From the data that follows, report how many lines hold the string "part", giving only the number.

%%

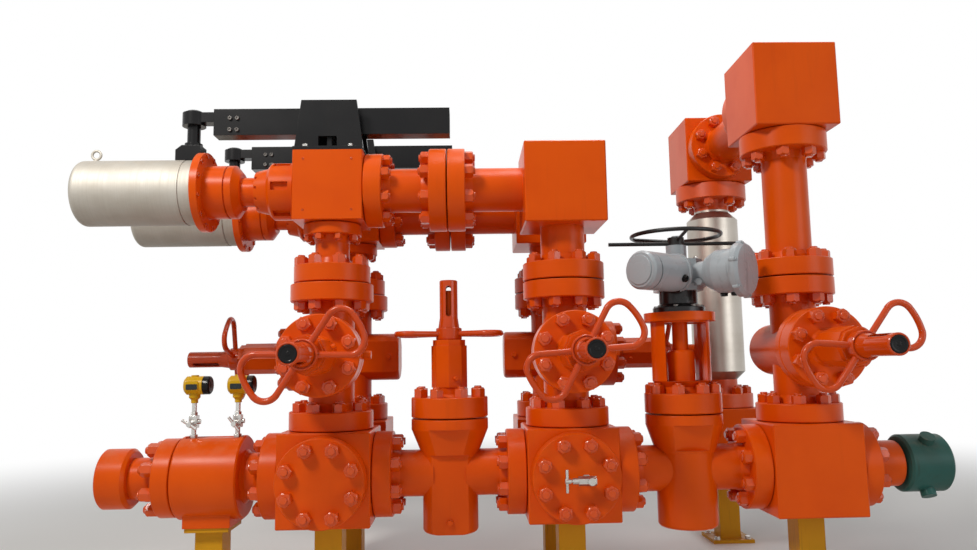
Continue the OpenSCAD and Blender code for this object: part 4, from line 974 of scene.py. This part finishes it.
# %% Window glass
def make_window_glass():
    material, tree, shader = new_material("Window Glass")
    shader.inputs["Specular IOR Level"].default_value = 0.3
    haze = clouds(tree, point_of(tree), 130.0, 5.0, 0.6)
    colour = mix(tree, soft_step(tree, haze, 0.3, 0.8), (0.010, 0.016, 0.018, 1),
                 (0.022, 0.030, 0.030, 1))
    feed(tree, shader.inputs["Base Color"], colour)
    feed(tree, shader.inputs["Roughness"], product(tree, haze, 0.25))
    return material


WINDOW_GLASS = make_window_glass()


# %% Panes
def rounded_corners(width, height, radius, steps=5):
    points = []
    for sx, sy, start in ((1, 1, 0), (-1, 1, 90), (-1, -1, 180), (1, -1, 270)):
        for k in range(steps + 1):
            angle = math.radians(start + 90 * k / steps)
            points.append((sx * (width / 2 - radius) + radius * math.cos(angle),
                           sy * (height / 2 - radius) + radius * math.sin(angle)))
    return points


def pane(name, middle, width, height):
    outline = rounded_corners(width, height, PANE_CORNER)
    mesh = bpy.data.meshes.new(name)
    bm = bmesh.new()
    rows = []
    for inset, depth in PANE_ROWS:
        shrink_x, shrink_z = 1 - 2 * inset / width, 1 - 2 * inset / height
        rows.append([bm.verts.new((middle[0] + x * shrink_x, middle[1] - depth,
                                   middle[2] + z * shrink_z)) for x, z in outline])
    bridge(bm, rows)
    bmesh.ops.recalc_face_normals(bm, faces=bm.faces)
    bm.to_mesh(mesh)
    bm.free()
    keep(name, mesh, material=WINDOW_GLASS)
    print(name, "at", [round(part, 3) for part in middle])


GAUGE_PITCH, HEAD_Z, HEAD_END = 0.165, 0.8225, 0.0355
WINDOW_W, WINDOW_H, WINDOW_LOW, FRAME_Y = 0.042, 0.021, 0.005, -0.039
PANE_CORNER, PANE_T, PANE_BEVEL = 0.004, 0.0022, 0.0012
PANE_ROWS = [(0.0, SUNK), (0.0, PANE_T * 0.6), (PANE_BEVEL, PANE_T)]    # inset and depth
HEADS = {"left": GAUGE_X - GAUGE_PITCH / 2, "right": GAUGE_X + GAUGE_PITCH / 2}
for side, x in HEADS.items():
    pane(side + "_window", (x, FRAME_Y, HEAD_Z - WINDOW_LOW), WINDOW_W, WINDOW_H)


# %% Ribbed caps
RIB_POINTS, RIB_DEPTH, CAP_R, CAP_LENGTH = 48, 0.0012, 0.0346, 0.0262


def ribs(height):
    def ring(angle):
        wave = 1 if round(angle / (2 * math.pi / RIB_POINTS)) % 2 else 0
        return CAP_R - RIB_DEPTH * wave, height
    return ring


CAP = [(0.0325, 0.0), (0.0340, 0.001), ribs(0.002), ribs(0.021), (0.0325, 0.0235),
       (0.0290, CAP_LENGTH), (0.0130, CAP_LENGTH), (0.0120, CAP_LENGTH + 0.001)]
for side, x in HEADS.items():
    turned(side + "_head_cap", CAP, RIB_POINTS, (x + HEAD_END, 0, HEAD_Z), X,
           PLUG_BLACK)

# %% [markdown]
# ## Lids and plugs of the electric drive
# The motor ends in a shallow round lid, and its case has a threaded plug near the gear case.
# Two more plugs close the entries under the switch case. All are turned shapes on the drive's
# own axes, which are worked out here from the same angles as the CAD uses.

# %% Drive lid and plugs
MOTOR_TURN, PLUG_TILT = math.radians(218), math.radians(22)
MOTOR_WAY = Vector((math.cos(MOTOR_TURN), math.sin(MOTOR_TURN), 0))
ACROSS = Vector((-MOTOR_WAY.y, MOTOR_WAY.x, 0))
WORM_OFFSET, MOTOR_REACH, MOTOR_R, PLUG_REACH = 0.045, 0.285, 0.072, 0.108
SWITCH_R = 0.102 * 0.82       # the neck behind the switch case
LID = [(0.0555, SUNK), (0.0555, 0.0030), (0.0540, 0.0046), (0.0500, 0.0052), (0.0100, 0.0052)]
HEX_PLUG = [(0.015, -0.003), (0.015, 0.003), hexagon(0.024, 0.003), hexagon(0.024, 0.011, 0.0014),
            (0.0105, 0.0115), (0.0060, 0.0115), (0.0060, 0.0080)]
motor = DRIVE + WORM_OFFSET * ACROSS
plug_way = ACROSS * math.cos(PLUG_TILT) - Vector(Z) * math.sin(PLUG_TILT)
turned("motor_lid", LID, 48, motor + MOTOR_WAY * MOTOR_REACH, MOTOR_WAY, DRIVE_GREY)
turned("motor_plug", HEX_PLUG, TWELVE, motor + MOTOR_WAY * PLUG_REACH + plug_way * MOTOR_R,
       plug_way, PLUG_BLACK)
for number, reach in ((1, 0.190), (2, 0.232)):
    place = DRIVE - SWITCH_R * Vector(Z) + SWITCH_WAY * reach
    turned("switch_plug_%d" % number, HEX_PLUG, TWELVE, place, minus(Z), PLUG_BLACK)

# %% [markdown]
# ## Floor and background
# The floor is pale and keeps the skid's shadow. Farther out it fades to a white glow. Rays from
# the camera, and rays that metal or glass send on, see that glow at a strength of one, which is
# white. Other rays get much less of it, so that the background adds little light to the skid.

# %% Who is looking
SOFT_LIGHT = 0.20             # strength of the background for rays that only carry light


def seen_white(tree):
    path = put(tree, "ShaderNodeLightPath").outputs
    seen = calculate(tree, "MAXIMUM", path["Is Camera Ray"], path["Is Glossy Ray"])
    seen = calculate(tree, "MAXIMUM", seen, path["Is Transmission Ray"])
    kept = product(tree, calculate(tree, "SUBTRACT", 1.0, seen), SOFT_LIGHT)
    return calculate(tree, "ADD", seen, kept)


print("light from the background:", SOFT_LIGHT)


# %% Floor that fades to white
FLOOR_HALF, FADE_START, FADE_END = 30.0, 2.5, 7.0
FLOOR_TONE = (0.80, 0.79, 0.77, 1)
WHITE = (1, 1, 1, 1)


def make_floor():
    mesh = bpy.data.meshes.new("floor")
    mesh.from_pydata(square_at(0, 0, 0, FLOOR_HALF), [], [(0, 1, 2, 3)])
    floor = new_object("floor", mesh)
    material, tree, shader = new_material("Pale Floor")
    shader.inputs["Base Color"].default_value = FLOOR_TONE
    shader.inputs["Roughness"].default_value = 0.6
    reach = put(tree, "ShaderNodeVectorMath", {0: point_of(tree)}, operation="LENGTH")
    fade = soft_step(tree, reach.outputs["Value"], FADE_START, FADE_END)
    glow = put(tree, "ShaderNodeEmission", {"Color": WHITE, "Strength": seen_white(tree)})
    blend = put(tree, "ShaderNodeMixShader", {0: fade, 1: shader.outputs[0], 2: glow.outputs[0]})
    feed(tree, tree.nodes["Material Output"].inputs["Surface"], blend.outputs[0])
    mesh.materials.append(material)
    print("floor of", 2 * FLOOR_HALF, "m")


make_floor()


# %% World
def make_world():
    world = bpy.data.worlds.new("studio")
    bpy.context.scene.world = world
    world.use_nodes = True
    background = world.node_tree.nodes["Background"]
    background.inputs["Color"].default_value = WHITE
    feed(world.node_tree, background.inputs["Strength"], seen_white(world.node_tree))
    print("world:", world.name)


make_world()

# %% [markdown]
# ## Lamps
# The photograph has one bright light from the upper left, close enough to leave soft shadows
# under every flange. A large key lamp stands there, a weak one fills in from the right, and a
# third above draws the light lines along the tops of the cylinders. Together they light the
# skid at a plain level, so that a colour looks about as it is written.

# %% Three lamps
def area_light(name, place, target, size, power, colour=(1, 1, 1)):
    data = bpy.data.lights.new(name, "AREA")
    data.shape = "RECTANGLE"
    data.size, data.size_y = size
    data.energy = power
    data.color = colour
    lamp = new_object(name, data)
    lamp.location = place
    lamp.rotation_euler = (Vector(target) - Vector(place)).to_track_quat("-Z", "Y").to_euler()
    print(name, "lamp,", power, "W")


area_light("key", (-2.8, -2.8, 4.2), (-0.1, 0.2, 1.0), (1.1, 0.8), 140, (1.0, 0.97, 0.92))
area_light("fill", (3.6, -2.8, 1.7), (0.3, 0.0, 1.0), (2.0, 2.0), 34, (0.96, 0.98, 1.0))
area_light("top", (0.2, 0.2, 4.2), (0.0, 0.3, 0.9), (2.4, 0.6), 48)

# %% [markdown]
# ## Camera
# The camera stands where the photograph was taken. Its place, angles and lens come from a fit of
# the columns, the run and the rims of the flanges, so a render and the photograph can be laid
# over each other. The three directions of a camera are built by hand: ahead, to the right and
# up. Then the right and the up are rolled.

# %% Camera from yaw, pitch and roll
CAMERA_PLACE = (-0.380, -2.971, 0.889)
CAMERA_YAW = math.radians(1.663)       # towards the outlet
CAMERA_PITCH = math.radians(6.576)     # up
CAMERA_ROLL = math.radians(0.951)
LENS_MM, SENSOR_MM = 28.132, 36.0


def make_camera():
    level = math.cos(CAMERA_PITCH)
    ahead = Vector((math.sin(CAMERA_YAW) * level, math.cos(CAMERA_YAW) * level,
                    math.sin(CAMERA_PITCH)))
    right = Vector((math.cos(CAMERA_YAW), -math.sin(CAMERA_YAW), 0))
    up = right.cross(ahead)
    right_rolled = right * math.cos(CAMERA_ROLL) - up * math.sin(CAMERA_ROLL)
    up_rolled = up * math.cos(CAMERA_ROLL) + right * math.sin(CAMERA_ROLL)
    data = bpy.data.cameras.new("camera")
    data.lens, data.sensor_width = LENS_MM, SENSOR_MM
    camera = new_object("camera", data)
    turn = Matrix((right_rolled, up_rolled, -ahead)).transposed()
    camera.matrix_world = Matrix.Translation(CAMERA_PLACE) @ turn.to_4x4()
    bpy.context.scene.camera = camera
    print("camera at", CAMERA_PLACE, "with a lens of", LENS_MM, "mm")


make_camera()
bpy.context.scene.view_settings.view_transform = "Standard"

%%

Result for this task
2